Opponents of that proposal, like Kaplinsky, called it a gift for trial lawyers who could recover more in lawsuits than in arbitration.
"(T)his could start a proverbial 'slippery slope' to trying to amend the Federal Arbitration Act whenever a social or political issue becomes inflamed," says Kaplinsky, whose bio says he pioneered the use of pre-dispute arbitrations.
"Right now, the issue is politically charged. It is politically correct to say you support an FAA amendment because if you oppose it, people say you’re supporting the harassers.
“That is not a principled basis for amending a federal statute that has stood the test of time for almost a century.”
Any resulting legislation needs to include an arbitration option, at least, for alleged victims who do not want to see their names in headlines while they pursue justice, he says. Excluding arbitration as a possibility could be a deterrent in those instances.

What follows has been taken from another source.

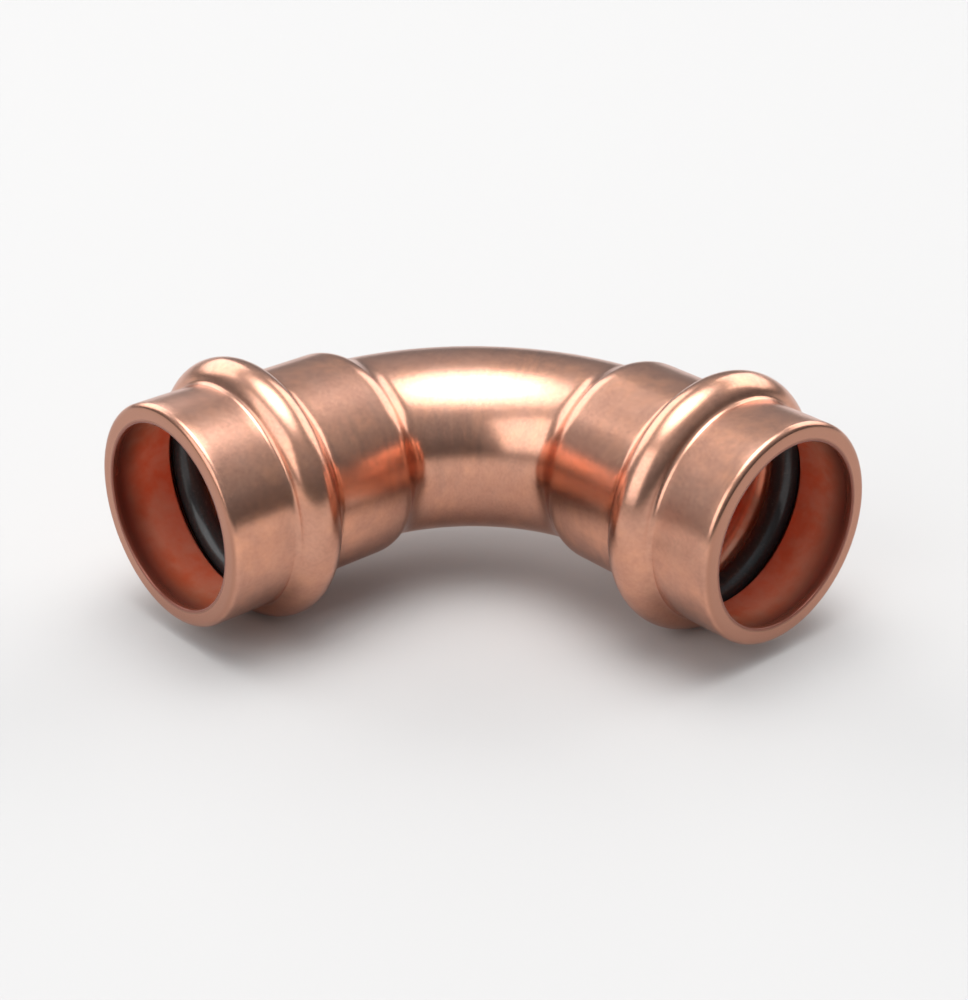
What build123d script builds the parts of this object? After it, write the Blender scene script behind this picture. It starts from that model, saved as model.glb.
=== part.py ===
from build123d import *
from math import acos, degrees
import os

# Right-angle press elbow of copper tube, with a seal ring in each socket. Millimetres.
# Both socket axes lie in the plane Z = 0. The right-hand socket opens along +X and the
# left-hand socket along -Y. The origin is on the right-hand socket's axis, in the plane
# where its parallel bore starts and the end of the inserted tube comes to rest.

# Tube that each socket takes, and how loosely it slides in (radial gap)
tube_od = 19.05
slip_gap = 0.075

# Elbow as a whole: where the two socket axes cross, how far each mouth is from there
centre_to_mouth = 42.7
insertion_depth = 21.31
bend_radius = 23.14
wall = 1.27

# Shoulder where the bend is widened to the socket, an S in section
shoulder_round = 3.1
heel_fillet = 3.0

# Seal ring in the bead, as it lies before a tube is pushed in
seal_section = 3.2
seal_bite = 0.105
seal_room = 0.05

# Bead that houses the ring
bead_depth = 9.87
bead_wall = 0.89
bead_front_fillet = 0.6
bead_rear_fillet = 1.6

# Groove inside the bead: how far its front corner lies before the ring's middle
groove_reach = 2.5
groove_edge_round = 0.3

# Collar in front of the bead, and its lip turned in to guide the tube
collar_bore_gap = 0.805
collar_wall = 1.2
lip_land = 0.4
lip_slope = 1.1
lip_outer_round = 0.66
lip_inner_round = 0.15
lip_back_round = 0.6
collar_round = 1.5

# Radii that follow from the tube
tube_radius = tube_od / 2
socket_bore_radius = tube_radius + slip_gap
socket_radius = socket_bore_radius + wall
bend_bore_radius = tube_radius - wall
collar_bore_radius = tube_radius + collar_bore_gap
collar_radius = collar_bore_radius + collar_wall

# Radii that follow from the seal ring
ring_radius = tube_radius - seal_bite + seal_section / 2
groove_round = seal_section / 2 + seal_room
bead_round = groove_round + bead_wall

# Places along a socket's axis, measured from where the two axes cross
bore_start = centre_to_mouth - insertion_depth
bead_place = centre_to_mouth - bead_depth
shoulder_start = bore_start - shoulder_round
inner_shoulder_start = bore_start - (shoulder_round - wall)


def step_profile(parts, corners):
    """Join flat shapes into one half-section and round each of its named corners.

    Each corner is a point near the corner and the radius of its round.
    """
    profile = parts[0]
    for shape in parts[1:]:
        profile += shape
    for place, radius in corners:
        vertex = profile.vertices().sort_by_distance(place)[0]
        profile = fillet(vertex, radius)
    return profile


def bar(start, end, radius):
    """Half-section of a plain cylinder on the X axis, from start to end."""
    return Pos((start + end) / 2, radius / 2) * Rectangle(end - start, radius)


def foot(radius, base, side):
    """Place where a circle round the ring meets a cylinder, before or behind the ring."""
    reach = (radius**2 - (base - ring_radius) ** 2) ** 0.5
    return (bead_place + side * reach, base, 0)


def ring_circle(radius):
    """Half of a circle round the seal ring's section that lies above the ring's middle."""
    return Pos(bead_place, ring_radius) * Circle(radius)


def groove_front():
    """Space before the ring, under a straight flank that runs tangent into the ring's circle."""
    middle = Vector(bead_place, ring_radius)
    corner = Vector(bead_place + groove_reach, collar_bore_radius)
    towards_corner = corner - middle
    lean = degrees(acos(groove_round / towards_corner.length))
    tangent = middle + towards_corner.normalized().rotate(Axis.Z, lean) * groove_round
    return make_face(Polyline(middle, (bead_place, collar_bore_radius), corner, tangent, close=True))


def turned(profile):
    """Solid of revolution on the X axis, with its seam on top, clear of the bend."""
    return Rot(90, 0, 0) * revolve(profile, Axis.X)


def socket_outside():
    """Solid outline of one socket: shoulder, straight socket, bead, collar and lip."""
    parts = [
        bar(shoulder_start, bead_place, socket_radius),
        bar(bead_place, centre_to_mouth, collar_radius),
        ring_circle(bead_round),
    ]
    corners = [
        (foot(bead_round, socket_radius, -1), bead_rear_fillet),
        (foot(bead_round, collar_radius, 1), bead_front_fillet),
        ((shoulder_start, socket_radius, 0), shoulder_round),
        ((centre_to_mouth, collar_radius, 0), lip_outer_round),
    ]
    return turned(step_profile(parts, corners))


def socket_inside():
    """Solid that fills the inside of one socket, with the groove for the ring."""
    land_end = centre_to_mouth - lip_land
    slope_end = land_end - lip_slope
    flare_radius = socket_bore_radius + lip_inner_round
    flare_start = centre_to_mouth - lip_inner_round
    flare = bar(flare_start, centre_to_mouth, flare_radius)
    flare -= Pos(flare_start, flare_radius) * Circle(lip_inner_round)
    way_in = Polyline(
        (bead_place, 0),
        (centre_to_mouth, 0),
        (centre_to_mouth, socket_bore_radius),
        (land_end, socket_bore_radius),
        (slope_end, collar_bore_radius),
        (bead_place, collar_bore_radius),
        close=True,
    )
    parts = [
        make_face(way_in),
        bar(inner_shoulder_start, bead_place, socket_bore_radius),
        ring_circle(groove_round),
        groove_front(),
    ]
    corners = [
        (foot(groove_round, socket_bore_radius, -1), bead_rear_fillet + bead_wall),
        ((bead_place + groove_reach, collar_bore_radius, 0), groove_edge_round),
        ((inner_shoulder_start, socket_bore_radius, 0), shoulder_round - wall),
        ((land_end, socket_bore_radius, 0), lip_back_round),
        ((slope_end, collar_bore_radius, 0), collar_round),
    ]
    return turned(step_profile(parts, corners) + flare)


def bent_rod(radius):
    """Round rod along the elbow's middle line, from bead to bead."""
    middle = Line((bead_place, 0), (bend_radius, 0))
    middle += CenterArc((bend_radius, -bend_radius), bend_radius, 90, 90)
    middle += Line((0, -bend_radius), (0, -bead_place))
    section = Plane((bead_place, 0, 0), z_dir=(-1, 0, 0)) * Circle(radius)
    return sweep(section, path=middle)


def both_ways(socket, rod, heel):
    """Put a socket on each end of the rod and round the corner where they meet."""
    right = socket
    left = Rot(0, 0, -90) * socket
    joined = rod + right + left
    edges = new_edges(rod, right, left, combined=joined)
    return fillet(edges, heel)


def elbow_body():
    """One piece of copper tube: two formed sockets and the bend between them."""
    outside = both_ways(socket_outside(), bent_rod(tube_radius), heel_fillet)
    inside = both_ways(socket_inside(), bent_rod(bend_bore_radius), heel_fillet + wall)
    return outside - inside


def seal_ring():
    """Rubber ring of the right-hand socket."""
    return Pos(bead_place, 0, 0) * Rot(0, 90, 0) * Torus(ring_radius, seal_section / 2)


def write(name, shape):
    """Move a shape from the crossing of the axes to the part's own origin and write it."""
    export_step(Pos(-bore_start, 0, 0) * shape, os.path.join("parts", name + ".step"))


os.makedirs("parts", exist_ok=True)
write("elbow_body", elbow_body())
write("seal_ring_right", seal_ring())
write("seal_ring_left", Rot(0, 0, -90) * seal_ring())
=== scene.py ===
import bpy
import numpy as np
from mathutils import Matrix


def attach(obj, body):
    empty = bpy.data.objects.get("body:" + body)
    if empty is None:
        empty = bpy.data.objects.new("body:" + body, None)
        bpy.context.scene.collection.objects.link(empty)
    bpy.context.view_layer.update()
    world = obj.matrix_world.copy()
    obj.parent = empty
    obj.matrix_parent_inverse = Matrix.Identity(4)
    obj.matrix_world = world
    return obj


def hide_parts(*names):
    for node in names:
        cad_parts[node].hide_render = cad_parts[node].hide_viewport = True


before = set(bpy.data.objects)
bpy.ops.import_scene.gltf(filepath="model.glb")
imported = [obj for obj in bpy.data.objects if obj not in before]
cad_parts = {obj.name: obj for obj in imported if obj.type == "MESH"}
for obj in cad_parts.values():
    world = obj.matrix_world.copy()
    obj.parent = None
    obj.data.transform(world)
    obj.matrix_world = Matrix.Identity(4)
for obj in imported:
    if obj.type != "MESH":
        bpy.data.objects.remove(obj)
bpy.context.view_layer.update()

# Right-angle press elbow of bare copper tube, with a black seal ring in each socket.
# Lengths are in millimetres until they go into a mesh, which is in metres. A socket is
# described by how far along its axis a place is from where the two axes cross, and how
# far from the axis it is.
MM = 0.001
CROSSING = np.array([-21.39, 0.0, 0.0])

# Bent tube
BEND_RADIUS = 23.14
TUBE_RADIUS = 9.525
WALL = 1.27

# Socket: stop, straight part, and the S-shaped shoulder into the bend
STOP_PLACE = 21.39
SOCKET_BORE = 9.6
SOCKET_RADIUS = SOCKET_BORE + WALL
SHOULDER_ROUND = 3.1
HEEL_ROUND = 3.0

# Bead and the groove for the ring inside it
BEAD_PLACE = 32.83
RING_RADIUS = 11.02
RING_SECTION = 1.6
GROOVE_ROUND = 1.65
BEAD_WALL = 0.89
BEAD_ROUND = GROOVE_ROUND + BEAD_WALL
BEAD_FRONT_ROUND = 0.6
BEAD_REAR_ROUND = 1.6
GROOVE_REACH = 2.5
GROOVE_EDGE_ROUND = 0.3

# Collar and its turned-in lip
MOUTH_PLACE = 42.7
COLLAR_BORE = 10.33
COLLAR_RADIUS = 11.53
LIP_LAND = 0.4
LIP_SLOPE = 1.1
LIP_OUTER_ROUND = 0.66
LIP_INNER_ROUND = 0.15
LIP_BACK_ROUND = 0.6
COLLAR_ROUND = 1.5

# Colours of the copper, its cut ends, the film in its bore, and the brown shade painted on that film near
# each mouth
DULL_COPPER = (0.57, 0.304, 0.219)
BRIGHT_COPPER = (0.795, 0.377, 0.235)
BROWN_BLOTCH = (0.54, 0.268, 0.188)
PALE_SPECK = (0.88, 0.455, 0.312)
DARK_SCUFF = (0.40, 0.22, 0.165)
CUT_END = (0.465, 0.225, 0.153)
FILM_RED = (1.0, 0.235, 0.10)
FILM_SALMON = (1.0, 0.47, 0.30)
# Brown of the painted shade in the bore near each mouth
FILM_PAINTED_SHADE = (0.24, 0.075, 0.048)

# How much of each pattern's colour shows on the copper
BLOTCH_SHARE = 0.85
SPECK_SHARE = 0.24
SCUFF_SHARE = 0.45

# Roughness of the copper where it is dull and where it is bright, the share of bare metal
# that shows through the bore's film, and how strong and how high the drawing lines are
COPPER_ROUGHNESS = (0.265, 0.225)
BORE_METAL = 0.46
LINE_STRENGTH = 0.3
LINE_HEIGHT = 0.008

# Colours of the rubber and of the dust on it, and its roughness where it is wet and dry
BLACK_RUBBER = (0.038, 0.037, 0.037)
GREY_DUST = (0.078, 0.076, 0.073)
RUBBER_ROUGHNESS = (0.18, 0.265)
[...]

“While no one is denying the legitimacy of the ‘Me Too’ movement, employees are often given a contractual right to opt out of the arbitration clause within a certain time frame, and that is a better way to accommodate an individual’s desire to go or not go to court if a particular dispute arises, rather than piecemeal chipping away at the FAA itself,” Kaplinsky said.
The letter from the AGs of 50 states and six territories, including Washington, D.C., says there are no benefits to arbitration clauses for sexual harassment claimants. The “veil of secrecy” keeps other possible victims from pursuing relief, they say.

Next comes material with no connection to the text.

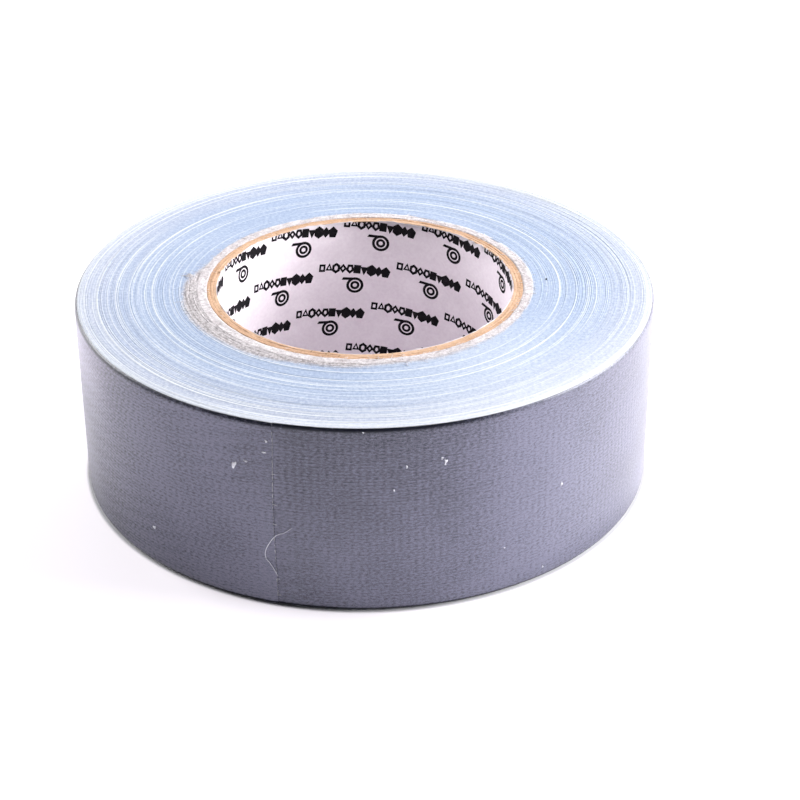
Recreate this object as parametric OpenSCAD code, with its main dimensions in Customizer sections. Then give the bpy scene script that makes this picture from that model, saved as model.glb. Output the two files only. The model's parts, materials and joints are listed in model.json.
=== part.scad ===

Last year, the Economic Policy Institute reported that more than 55 percent of workers are subject to mandatory arbitration, with large employers more likely to use these clauses. The letter from the AGs says Microsoft has decided to stop using mandatory arbitration clauses for sexual harassment claims.

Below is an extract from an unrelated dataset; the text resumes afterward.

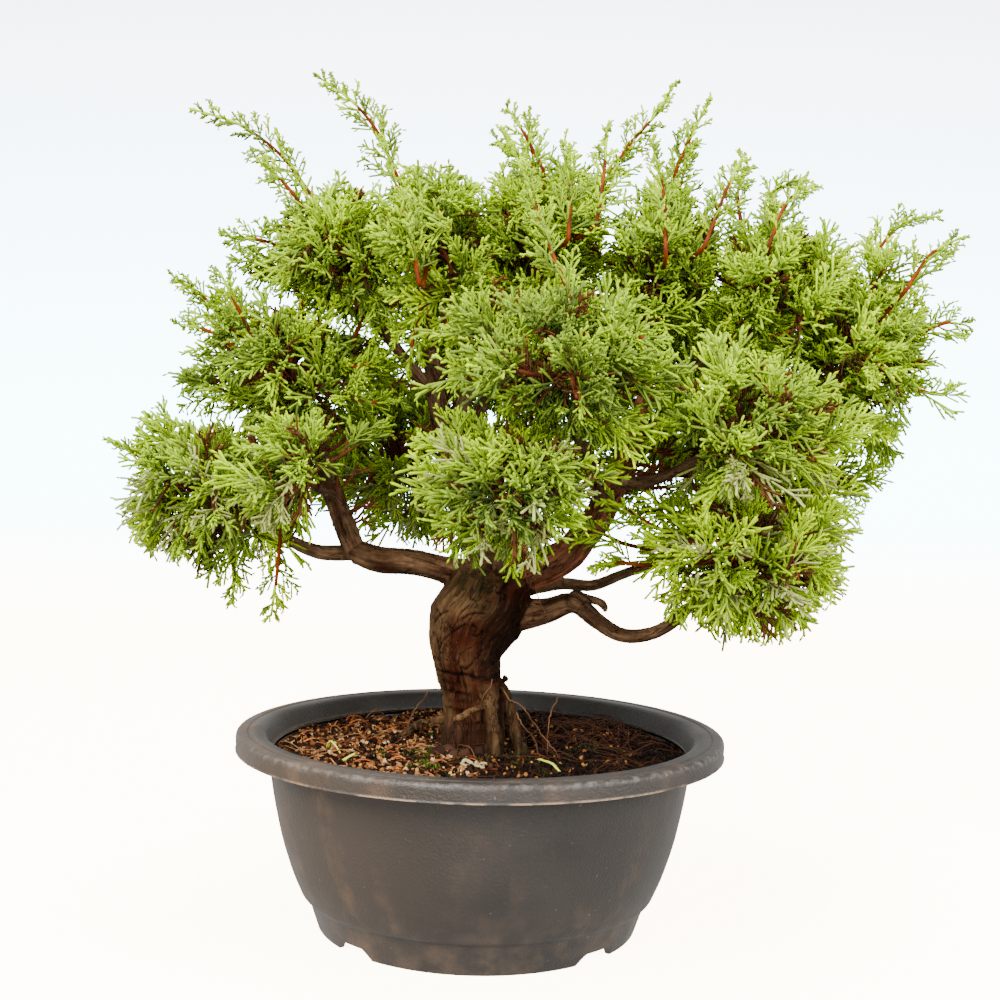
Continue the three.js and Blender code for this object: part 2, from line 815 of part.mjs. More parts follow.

“Arbitration” has been a hot topic in D.C. recently. When Congress and President Trump killed the CFPB’s effort to outlaw arbitration clauses and allow consumers to bring class action lawsuits against financial services companies, Democrats turned to the sexual harassment issue.
During a hearing on proposed legal reform, former Sen. Al Franken, prior to allegations of his own sexual misconduct, took a combative approach to questioning a member of the National Federation of Independent Business.
“Do you think that clause prevents victims from speaking out, and, in your view, is that a problem?” he asked Elizabeth Milito, senior executive counsel for the NFIB’s Small Business Legal Center.
Milito responded that she could not speak to forced employment contracts because she did not know how widespread they are among the small businesses represented by NFIB.
“I didn't ask you how widespread they were. I just want a ‘yes’ or ‘no’ to my question,” a clearly irritated Franken said. “Do you think those clauses -- that mandate secrecy and prevent victims from speaking out -- in your view, is that a problem?"
Milito said she thinks businesses should have the freedom to contract with their employees, or with their banks.
Her answer didn’t satisfy Franken, who asked the question again after referencing allegations at Fox News.
“The employee has the right to take it to his or her attorney... so I don't think they're necessarily a problem,” Milito said.
Franken seemed taken aback by her answer. “Really?” he responded.
The AGs, in their letter, say they support pending legislation that would allow victims to “have a right to their day in court.”
Attorneys general usually don’t reach a consensus like this when it comes to federal legislation. In fact, some of the same AGs who signed onto this letter also recently put their names on others addressing the CFPB's arbitration rule.
It was a group of Republican AGs that challenged the CFPB's stance that arbitration hurt consumers.
A letter from six months ago says the CFPB's proposed ban on mandatory arbitration was "likely to result in a de facto ban on an efficient and simple dispute resolution process for consumers, and fails to recognize that arbitration helps to prevent or reduce backlogs in state and federal court dockets."
The AGs signing onto that sentiment but also on the anti-arbitration-clause letter are West Virginia's Patrick Morrisey, South Carolina's Alan Wilson, Alabama's Steve Marshall, Michigan's Bill Schuette, Arkansas' Leslie Rutledge, Missouri's Josh Hawley, Georgia's Chris Carr, Montana's Tim Fox, Indiana's Curtis Hill, Nevada's Adam Laxalt, Kansas' Derek Schmidt, Oklahoma's Mike Hunter, Louisiana's Jeff Landry, Texas' Ken Paxton, Utah's Sean Reyes and Wisconsin's Brad Schimel.
Kaplinsky fears this latest move by AGs could start a trend in which the FAA is changed whenever a social or political issue gains steam.
“States have tried to carve out certain types of emotionally charged disputes from arbitration (e.g. nursing home disputes), but the U.S. Supreme Court has held they lack the authority to do that,” he said.
“While Congress, which enacted the FAA, does have the power to amend the statute, it should do so sparingly and only after it has had sufficient time to deliberate and debate the issue fully, since carving out a specific type of dispute from arbitration has the potential to harm many people and derogate the FAA itself.
“There is no carve-out for other torts or for racial harassment – where would you stop?”